Coming home: Former Wiess magisters return to Lovett
Lovett College saw plenty of new faces this school year, but not all the new kids on the block were students. August marked the beginning of Michael Gustin and Denise Klein's first school year as Lovett magisters, after being associates at the college for 18 years. They live with their shy black labrador Walter and enliven the new house by hosting Lovetteers for summer barbecues and "Bachelor in Paradise" watch events.
“We’ve always felt like the downstairs of the magisters’ house is an extension of the college, so we like to have students over as much as we can," Klein said.
Being a magister is an exciting but not entirely new experience, as they served in the same capacity at Wiess College roughly eight years ago. For their second term, they recognize that plenty has changed — including the title of the job to “magister” from “master” — and they’re more than willing to experiment.
“You know, this is not Wiess,” Gustin, a professor of biosciences, said. “This is a very different culture, so we’re also looking for ideas from students, what kind of events they would like to have.”
But the two also said they want to reignite some of their past traditions. Klein, a pharmaceutical professional, said that she’s looking forward to bringing back the tea parties they held while at Wiess. She said having the students over for tea or small groups dinners allows her to get to know them better.
“It takes me a little longer to know the students than it does [Gustin], because he memorizes names before they come,” Klein said. “But I have to talk to them, find out where they’re from, what their interests are, and that’s how I do it.”
Gustin said that a couple students have already approached him with passion pitches; his own ideas vary from inclusivity to a new bowling alley in the basement.

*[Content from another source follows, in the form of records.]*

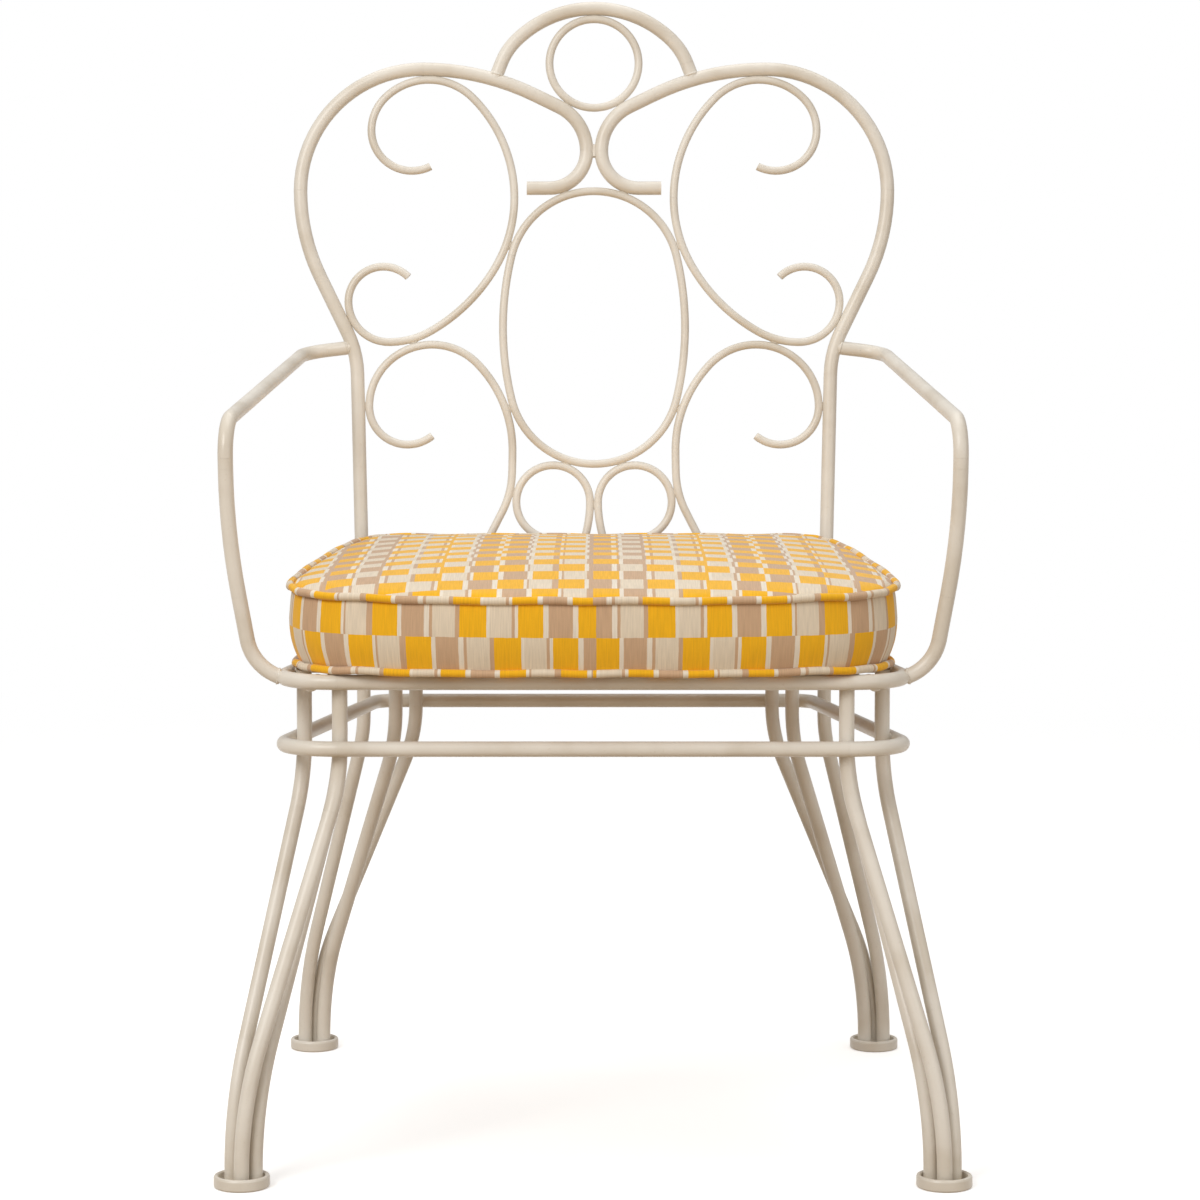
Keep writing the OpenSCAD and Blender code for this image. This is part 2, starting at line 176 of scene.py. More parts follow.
def edges_of(shape: bmesh.types.BMesh, ring: list[bmesh.types.BMVert]) -> list[bmesh.types.BMEdge]:
    """Finds the edges that run along a ring of vertices.

    Args:
        shape: the shape that holds the ring.
        ring: the ring's vertices.

    Returns:
        Its edges.
    """
    held = set(ring)
    return [edge for edge in shape.edges if edge.verts[0] in held and edge.verts[1] in held]


def bridge(shape: bmesh.types.BMesh, rings: list[list[bmesh.types.BMVert]], closed: bool) -> None:
    """Skins each ring of a tube to the next one.

    Args:
        shape: the shape that holds the rings.
        rings: the vertices of each ring.
        closed: whether the last ring is joined to the first.
    """
    loops = [edges_of(shape, ring) for ring in rings]
    for low, high in zip(loops, loops[1:] + loops[: int(closed)]):
        bmesh.ops.bridge_loops(shape, edges=low + high)


@dataclass(frozen=True)
class PowderCoat:
    """Polyester powder coat on steel rod: satin, cream, with a faint orange peel and a little chalking."""

    colour: str = "#DED6C9"
    chalk: str = "#E3DCD0"
    shade: str = "#D4CABA"
    speck: str = "#C2B298"
    roughness: float = 0.34
    peel_mm: float = 1.8
    peel_depth_mm: float = 0.2
    mottle_mm: float = 60.0
    speck_mm: float = 2.4
    # How much of its own colour a speck lays over the coat
    speck_share: float = 0.2

    def material(self) -> bpy.types.Material:
        """Builds the coat; the peel is drawn a little coarser than real so that it shows at all."""
        made, tree = new_tree("powder_coated_steel")
        place = add_node(tree, "ShaderNodeTexCoord").outputs["Object"]
        mottle = add_node(
            tree, "ShaderNodeTexNoise", Vector=place, Scale=1 / (self.mottle_mm * MM), Detail=3.0
        )
        # Broad, soft patches from a greyer shade over the coat's own cream to chalked
        tone = add_node(tree, "ShaderNodeValToRGB", Fac=mottle.outputs["Fac"])
        low, high = tone.color_ramp.elements
        low.position, high.position = 0.36, 0.66
        low.color, high.color = linear(self.shade), linear(self.chalk)
        tone.color_ramp.elements.new(0.5).color = linear(self.colour)
        # Sparse grains of dust and small nicks, a few millimetres apart
        grain = add_node(
            tree, "ShaderNodeTexNoise", Vector=place, Scale=1 / (self.speck_mm * MM), Detail=2.0
        )
        nick = add_node(
            tree,
            "ShaderNodeMapRange",
            Value=grain.outputs["Fac"],
            From_Min=0.66,
            From_Max=0.74,
            To_Min=0.0,
            To_Max=self.speck_share,
        )
        dusty = add_node(
            tree,
            "ShaderNodeMixRGB",
            Fac=nick.outputs["Result"],
            Color1=tone.outputs["Color"],
            Color2=linear(self.speck),
        )
        rough = add_node(
            tree,
            "ShaderNodeMapRange",
            Value=mottle.outputs["Fac"],
            From_Min=0.3,
            From_Max=0.7,
            To_Min=self.roughness - 0.04,
            To_Max=self.roughness + 0.08,
        )
        peel = add_node(tree, "ShaderNodeTexNoise", Vector=place, Scale=1 / (self.peel_mm * MM), Detail=1.0)
        bump = add_node(
            tree,
            "ShaderNodeBump",
            Strength=0.06,
            Distance=self.peel_depth_mm * MM,
            Height=peel.outputs["Fac"],
        )
        shader = add_node(
            tree,
            "ShaderNodeBsdfPrincipled",
            Base_Color=dusty.outputs["Color"],
            Roughness=rough.outputs["Result"],
            Normal=bump.outputs["Normal"],
            IOR=1.5,
        )
        add_node(tree, "ShaderNodeOutputMaterial", Surface=shader.outputs["BSDF"])
        return made


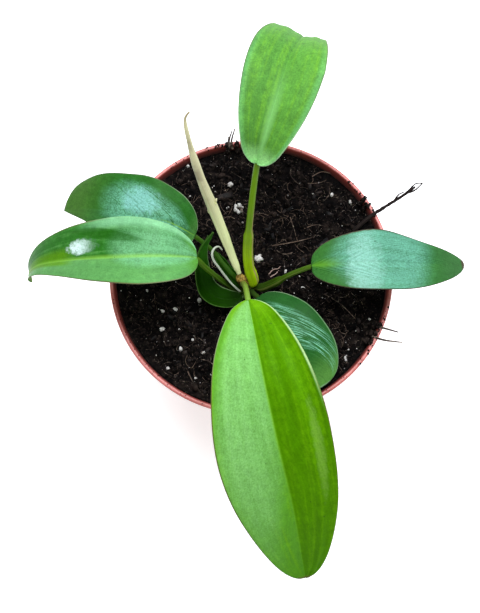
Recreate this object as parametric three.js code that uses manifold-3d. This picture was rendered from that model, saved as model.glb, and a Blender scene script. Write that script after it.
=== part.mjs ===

“We’re trying to represent what the administration wants and what the students want,” Gustin said. “We’re trying to empower students to experiment and try things and have their own agency.”
Gustin said that engagement occurs at every level, including in response to his pitch for a new bowling alley. Gustin said that he came up with the idea while Lovett President Chloe Oani was showing him around the basement, and it snowballed from there. According to Gustin, Beth Leaver, operations director from Housing and Dining, told him she overheard students in the Gibbs Recreation and Wellness Center talking about the potential Lovett bowling alley.
“In my own sort of creative process, I try to come up with peak experiences, slightly out of the ordinary things to do,” Gustin said. “Crazy, but good crazy.”
Last year, Hanszen College and Sid Richardson College were also both looking for new magisters. According to Klein, they felt a connection to Lovett after being associates there prior to their tenure at Wiess.
Gustin said he feels that Lovett is one of the most engaged colleges at Rice.
“A residential college [is] actually not exactly the best fit for everyone,” Gustin said. “There are some people who think, ‘It's a little too fishbowl-like to me. I don’t want people to know my business so much,’ or whatever. But having said that, as an overall average, there is a very high level of engagement with how the college works [here at Lovett].”
Klein and Gustin said that they believe that the president acts as the head of the college, not the magisters.
"We have a really strong president in Chloe Oani,” Gustin said. “To have such great leadership in college and to come into a situation where you’re warmly welcomed, you can’t ask for more.”
Klein said that she believes the high level of engagement among students is partly because of how the college government is structured.
“What we’re finding is that they have a committee for everything,” Klein said. “Which is great, because everyone's involved.”
Those committees range from social event coordinators to a committee dedicated to maintaining a pile of bananas in their commons. Gustin said that while the magisters are available to help advise and support students, it is the students themselves that drive the emergent culture.
“When you come in as a magister, there's no game plan, there's no manual,” Klein said. “You're experimenting. And when we got that concept down, we could figure out exactly how we could better support the college.
Editor-in-Chief Christina Tan contributed to this article.